We fished two tides today. The first one was like the others of the past several days. We had about 700 lbs - 300 on the incoming tide (it was a fast tide) and about 400 on the outgoing tide (it was moderately paced - from a high tide to a hold up). We were late getting out to the nets for the ebb pick this morning. With so few fish, there really isn't any reason to sit on the nets, especially when it's this cold and we're accumulating this sleep debt. So we come in for 1 1/2 hours and nap for 45 minutes, or whatever is available.
I thought if we were back out at 10:15-ish it would be in time to roundhaul the nets if a miracle happened and there were lots of fish, or time to go through and then pick up if it didn't. But we were nearly out of water for delivering to the truck when we showed up on the beach. We moved quickly and it was OK.
Then we came in for a while - had some food, slept till 3:30 pm for a 4:30 pm set. Only it was more like sleeping till 4 pm and then racing to the boat for the 4:30 pm set. We were all pretty lackadaisical, expecting a repeat of the morning tide or the day before, even though we had some wind. The flood was initially encouraging, but when we looked at the bags when we finished the net, we saw that we'd really gotten only about half a bag, maybe less. It just seemed so much better than we had been doing. We delivered our flood fish - about 1100 lbs - an improvement. (I just picked a scale off my forehead.)
We saw one of our drifter friends so we went out to visit him - and he had a lot of fish hanging from his net. I had fish envy. We went back to our net... and found some more fish, even though the other boat had perceived that it was slowing down. The problem with getting a lot of fish on the ebb is that we don't have much time to get them out of the nets and delivered because we rely on water to do that, and the water is running out. And this evening, it was running out fast. So when we have a lot of fish on the ebb, as appears to be the pattern for this season, we have to move fast and waste no time. We pick like maniacs, planning the pick as they crest the roller, figuring out which need to be flipped outside the bag and which should be pulled through. We mentally pick it before it gets to our hands.

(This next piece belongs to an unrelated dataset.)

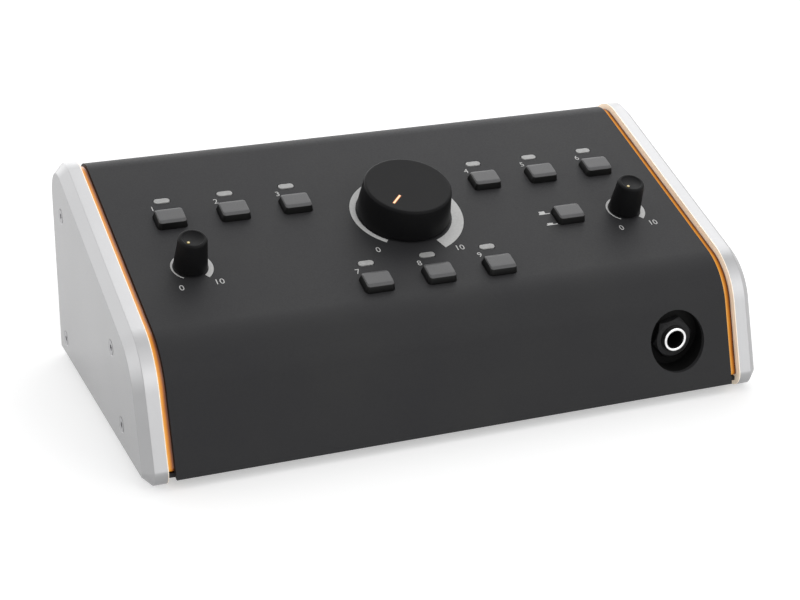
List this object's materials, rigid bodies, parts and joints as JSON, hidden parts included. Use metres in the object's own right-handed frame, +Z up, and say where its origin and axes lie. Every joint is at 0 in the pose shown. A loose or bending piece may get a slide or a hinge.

Then we went to pick the inside site, and it was really picking up. I thought it was just because they come off the beach on the ebb, and the inside site is closest to the beach. We delivered 800 lbs. Then we went back through the outside site - hey, more - and the inside site. More yet. We delivered about 2500 lbs. Then we went through the outside site again and - still (barely) had time to deliver again.
David brought the New Boat in after we'd delivered -- and the New Boat needs a lot of water. Uh oh. Brad used their giant forklift to pull it in and after delivering, we were surprised and thrilled to see that David had been able to use the ranger to get it back in the water. I didn't think the ranger would be able to do that.
Then it was time to pick up the nets (we do not want to do that in the mud) and the other boat needed our help. The water was about knee deep by now and they still had a net out. And it had fish in it.
Bob and I took Ambi and went through ahead of Chris and Jake who were in the Bathtub, picking the net up behind us, after we cleared it. We got through about half the net, but the tide was slipping out too fast and I was afraid we'd be stuck in the mud with a net full of fish. So they roundhauled a little less than half of it. Not so bad.
David understands the importance of starting to move the fish off the mud flats at the first possible opportunity. So on both big tides now, he watched for the right time, and marched the quarter mile in through the mud, got the ranger, and came racing out like the cavalry. We had only two loads to tow in on the bathtub - about 1600 lbs from the final picks on their sites, and about 2000 from the final picks on our sites. It all went smoothly and we delivered the final fish just before midnight. We're missing one of the fish ticket, but it looks like today's total was about 14,000 lbs - about 90% of it on the ebb. We cracked 60K lbs for the season today.
Trina had come in early to make us salmon chowder. Yum... Now we sleep for a couple of hours and go back and do it again on a 4:30 AM set. No telling how it will be. I don't hear any wind, and the fish don't run reliably in the wee hours... and they aren't that committed to following rules, either. We'll see. I'll let you know tomorrow.